Le rétablissement du poste de premier ministre, non de secrétaires ministériels, s’impose comme un gage pour sortir de ce marasme politique, de cette situation de précarité où tous les acteurs politiques de premier plan sont en sursis et, pour moins que rien, sont emmenés à l’échafaud pour conspiration ou activités fractionnistes comme du vieux temps des purges staliniennes.
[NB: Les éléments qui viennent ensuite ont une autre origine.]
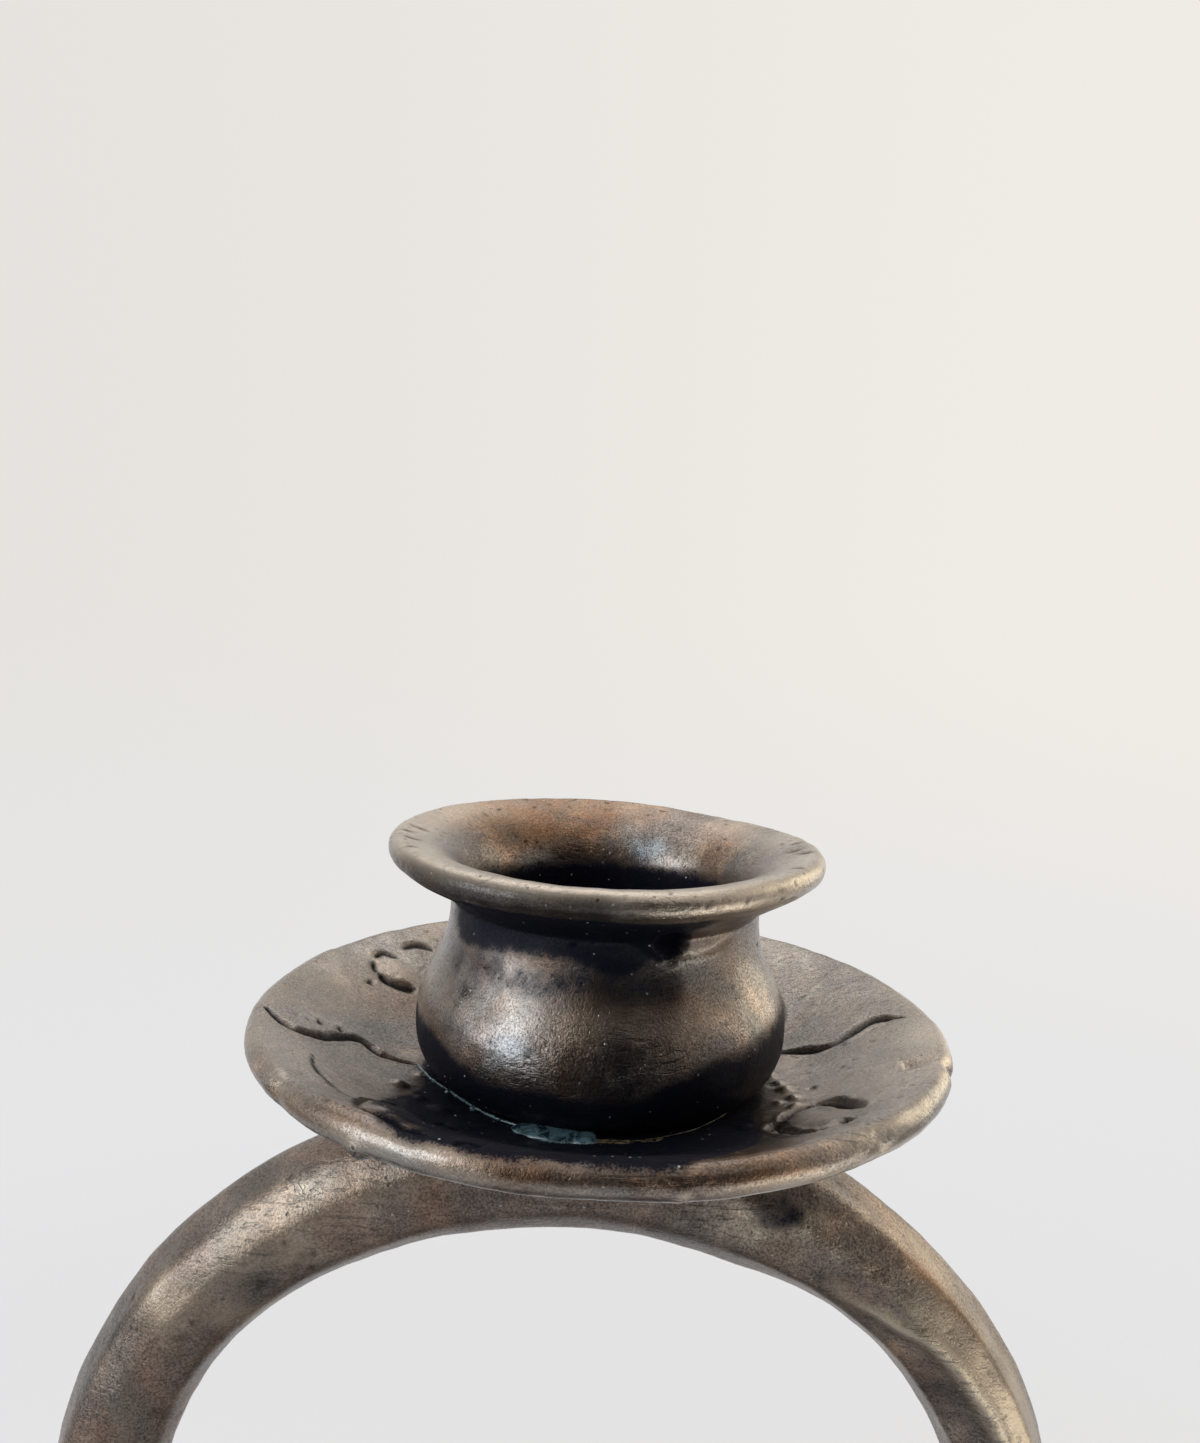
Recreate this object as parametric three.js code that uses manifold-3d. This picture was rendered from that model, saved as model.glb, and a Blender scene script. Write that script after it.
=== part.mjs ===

2024, c’est maintenant ou jamais. Ne pas le faire c’est s’exposer et exposer les autres à la furie des populations qui ne dorment pas, aux coups d’une opposition, même désorganisée qui peut faire mal, très mal. Et il suffit d’une étincelle pour brûler la campagne. Parce que le verdict des urnes, souvent pour les sénégalais, est une sanction populaire, un rejet : Abdou Diouf faisait piètre figure devant Abdoulaye Wade, Macky plébiscité à 65% aux cris de : « Gorgui na dem, na dem ». Et ce ne sont pas les alliances entre les frères libéraux retrouvés pour imposer un troisième mandat qui aura raison de l’entêtement du peuple sénégalais.

L’histoire ne bégaie pas : si les mesures idoines ne sont pas prises pour renverser la situation, Macky et son cheval, son Yaakaar, seront traînés dans les mares.